WRITTEN PROBLEM:
Quote every line as given.

DATASET EXCERPT:
········

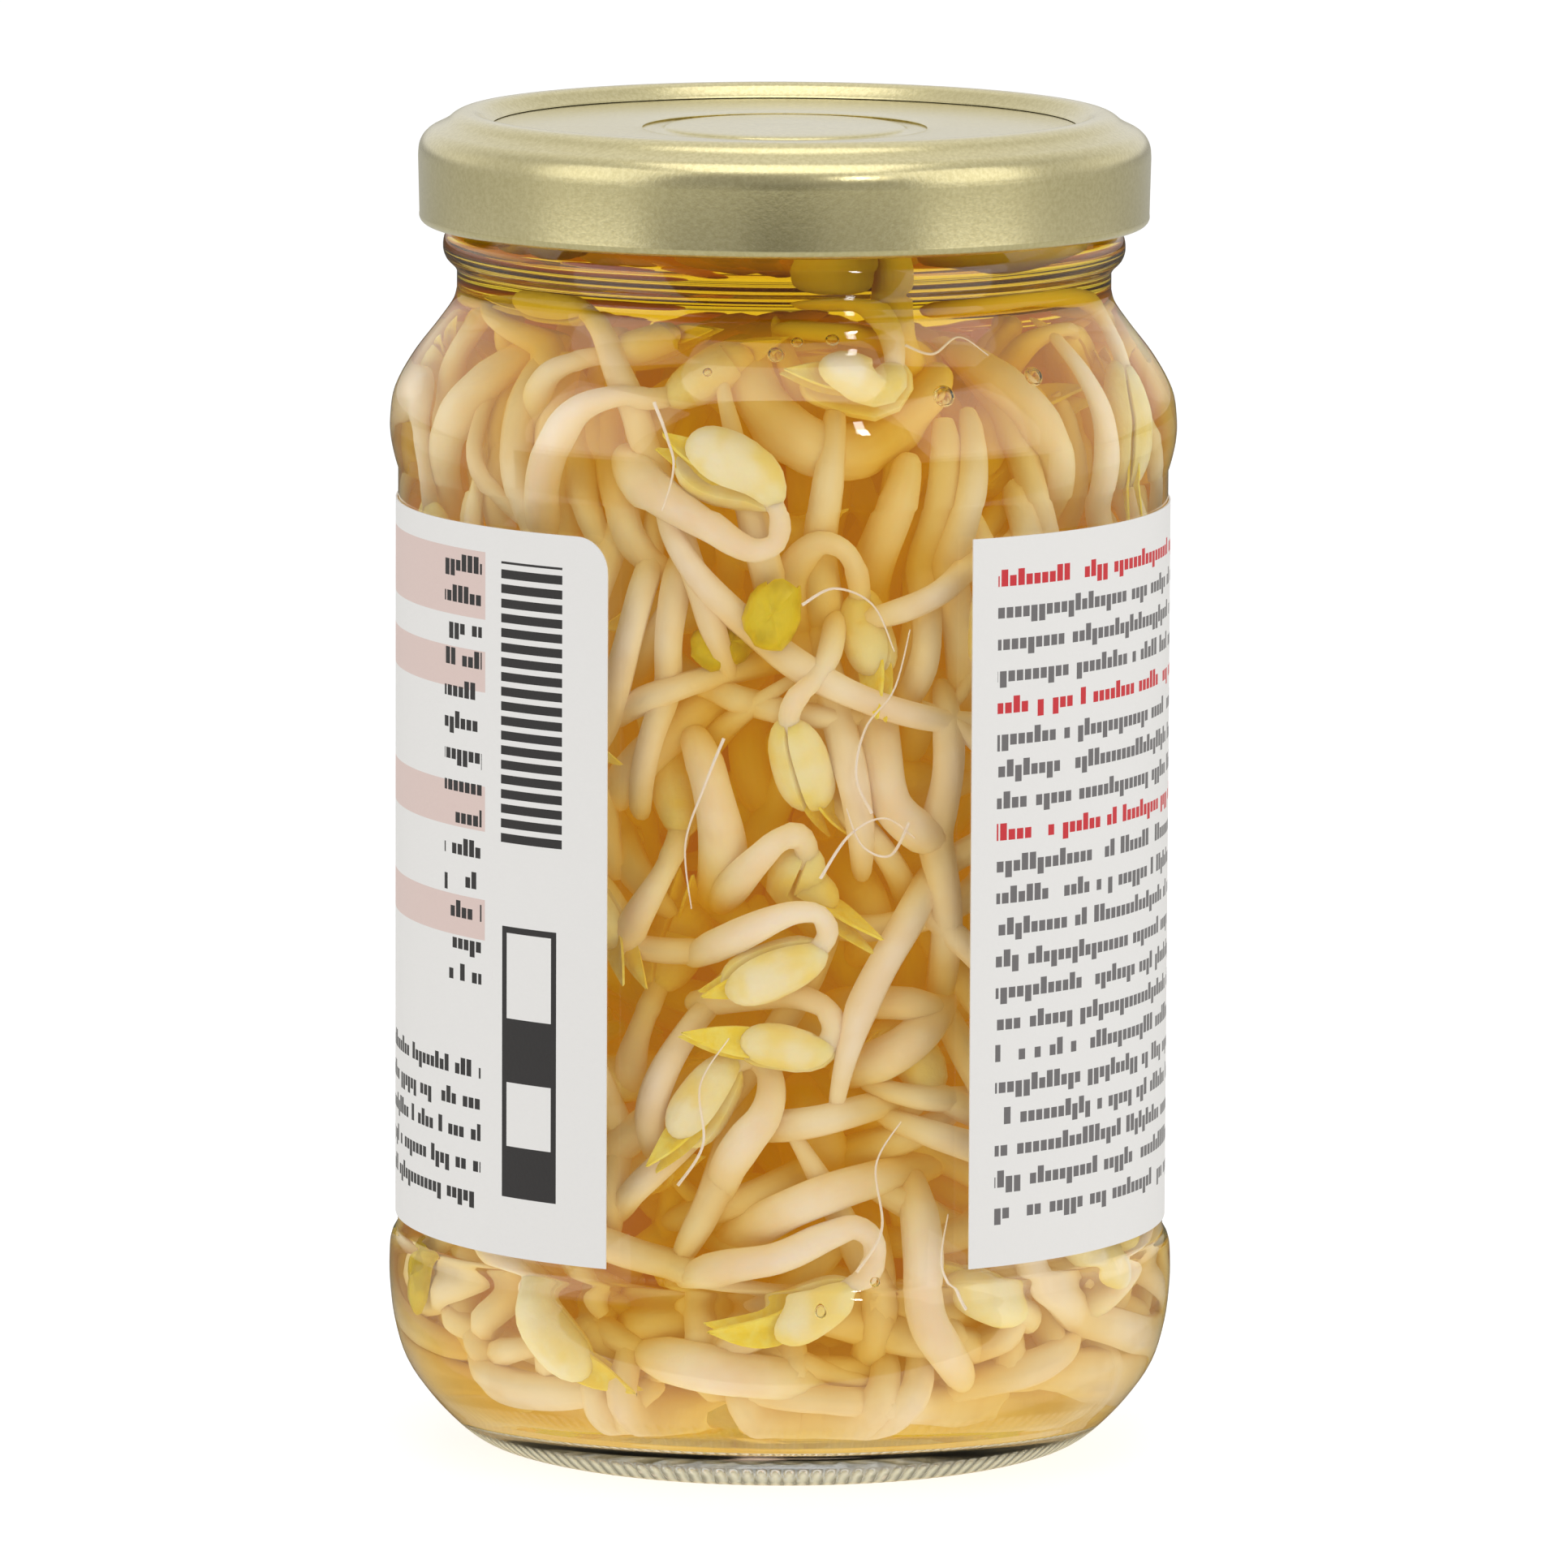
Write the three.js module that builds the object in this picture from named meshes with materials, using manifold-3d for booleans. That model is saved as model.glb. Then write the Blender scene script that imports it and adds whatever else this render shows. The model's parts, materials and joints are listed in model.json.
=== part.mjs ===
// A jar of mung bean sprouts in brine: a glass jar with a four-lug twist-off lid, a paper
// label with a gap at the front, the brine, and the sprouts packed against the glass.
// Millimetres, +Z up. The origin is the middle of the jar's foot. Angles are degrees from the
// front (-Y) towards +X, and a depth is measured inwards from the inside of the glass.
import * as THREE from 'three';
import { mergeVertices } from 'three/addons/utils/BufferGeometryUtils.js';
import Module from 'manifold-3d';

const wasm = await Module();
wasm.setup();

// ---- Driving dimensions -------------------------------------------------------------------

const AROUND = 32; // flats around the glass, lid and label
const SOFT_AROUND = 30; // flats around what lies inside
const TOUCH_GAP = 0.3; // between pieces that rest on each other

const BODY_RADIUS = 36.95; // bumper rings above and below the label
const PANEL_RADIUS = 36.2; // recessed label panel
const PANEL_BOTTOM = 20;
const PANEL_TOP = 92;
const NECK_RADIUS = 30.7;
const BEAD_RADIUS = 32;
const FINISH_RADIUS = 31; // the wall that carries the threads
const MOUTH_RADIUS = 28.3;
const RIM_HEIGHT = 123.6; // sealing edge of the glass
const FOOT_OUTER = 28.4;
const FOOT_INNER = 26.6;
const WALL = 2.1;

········

EXPECTED ANSWER:
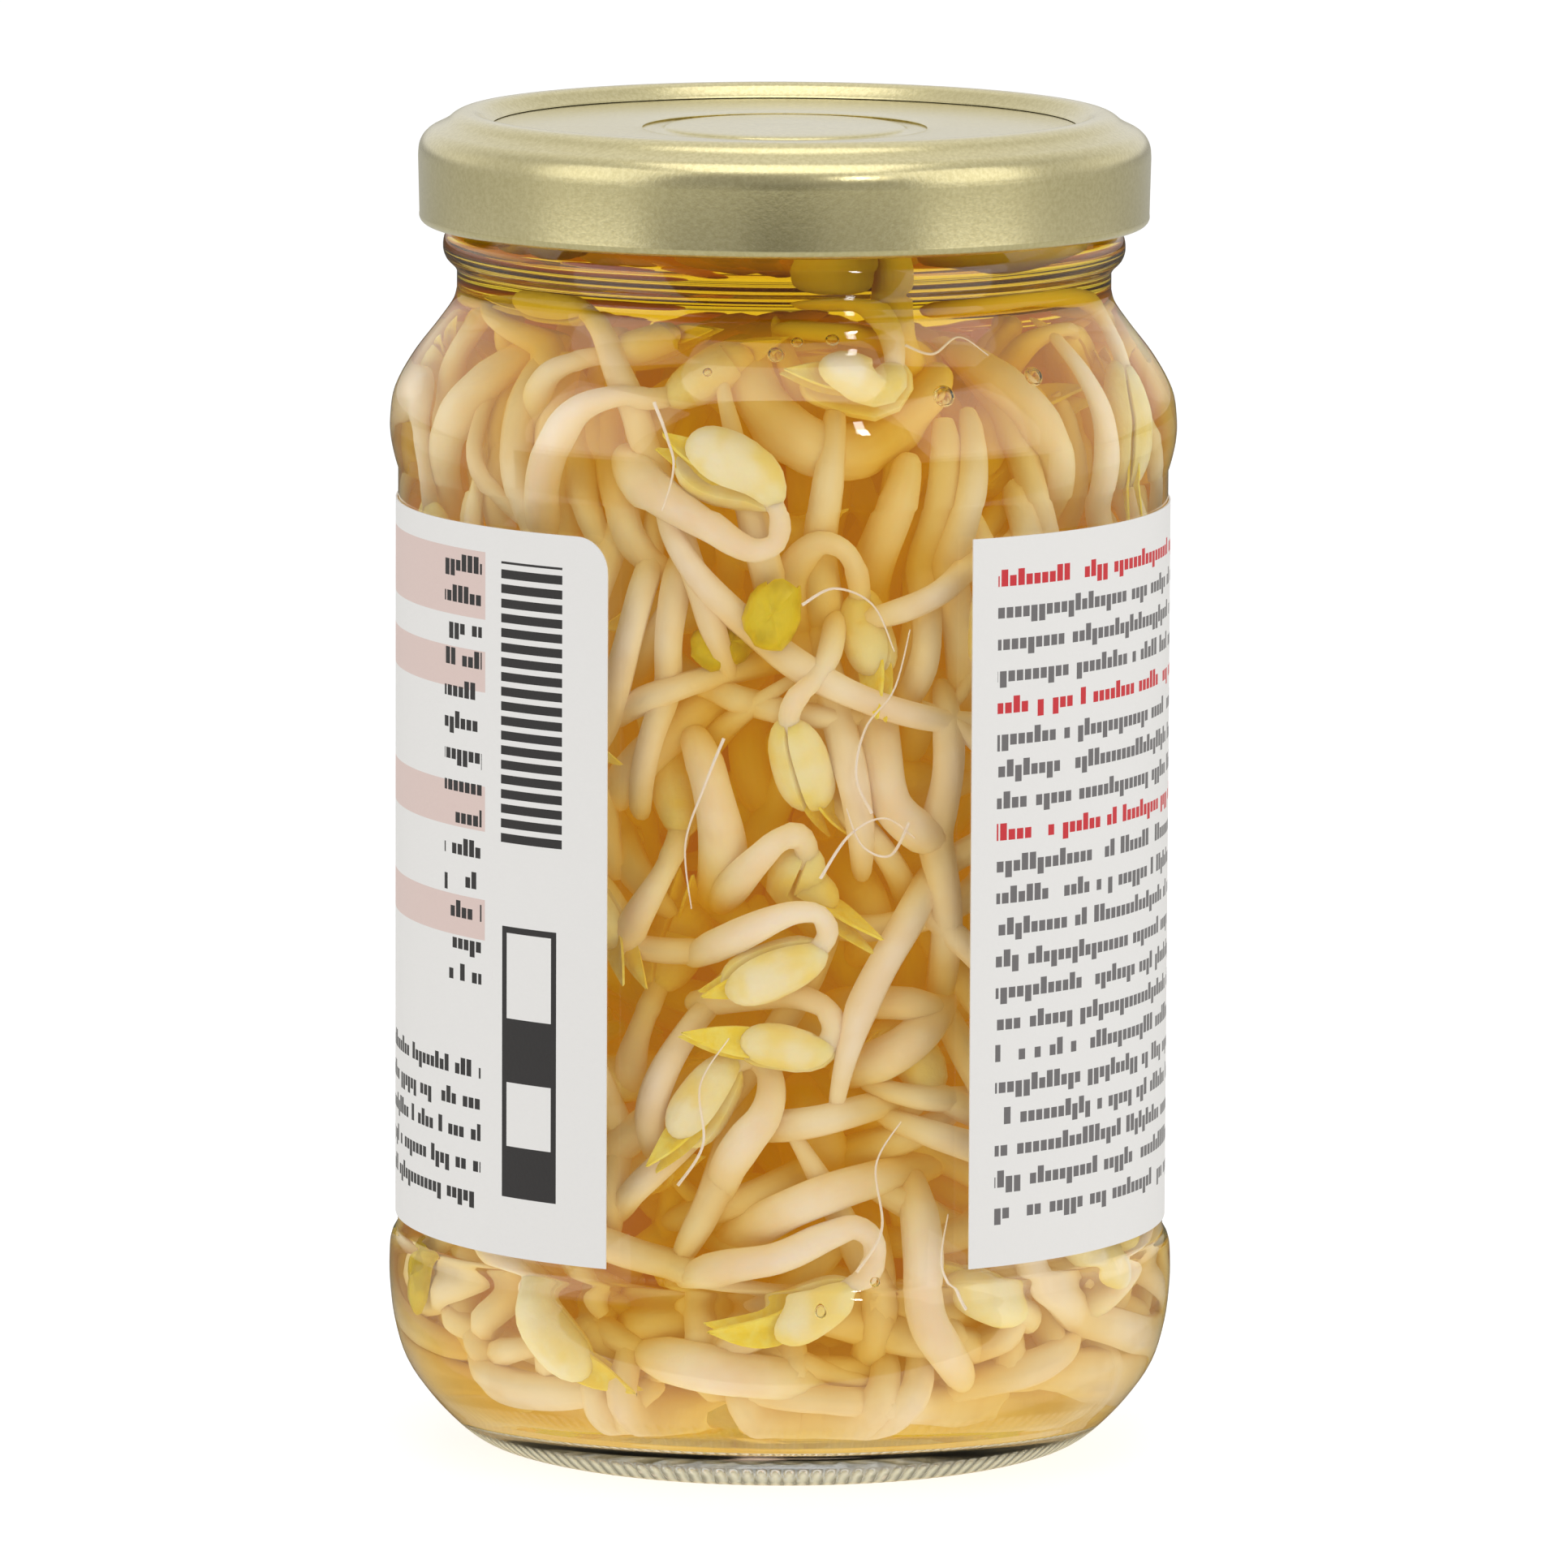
Write the three.js module that builds the object in this picture from named meshes with materials, using manifold-3d for booleans. That model is saved as model.glb. Then write the Blender scene script that imports it and adds whatever else this render shows. The model's parts, materials and joints are listed in model.json.
=== part.mjs ===
// A jar of mung bean sprouts in brine: a glass jar with a four-lug twist-off lid, a paper
// label with a gap at the front, the brine, and the sprouts packed against the glass.
// Millimetres, +Z up. The origin is the middle of the jar's foot. Angles are degrees from the
// front (-Y) towards +X, and a depth is measured inwards from the inside of the glass.
import * as THREE from 'three';
import { mergeVertices } from 'three/addons/utils/BufferGeometryUtils.js';
import Module from 'manifold-3d';

const wasm = await Module();
wasm.setup();

// ---- Driving dimensions -------------------------------------------------------------------

const AROUND = 32; // flats around the glass, lid and label
const SOFT_AROUND = 30; // flats around what lies inside
const TOUCH_GAP = 0.3; // between pieces that rest on each other

const BODY_RADIUS = 36.95; // bumper rings above and below the label
const PANEL_RADIUS = 36.2; // recessed label panel
const PANEL_BOTTOM = 20;
const PANEL_TOP = 92;
const NECK_RADIUS = 30.7;
const BEAD_RADIUS = 32;
const FINISH_RADIUS = 31; // the wall that carries the threads
const MOUTH_RADIUS = 28.3;
const RIM_HEIGHT = 123.6; // sealing edge of the glass
const FOOT_OUTER = 28.4;
const FOOT_INNER = 26.6;
const WALL = 2.1;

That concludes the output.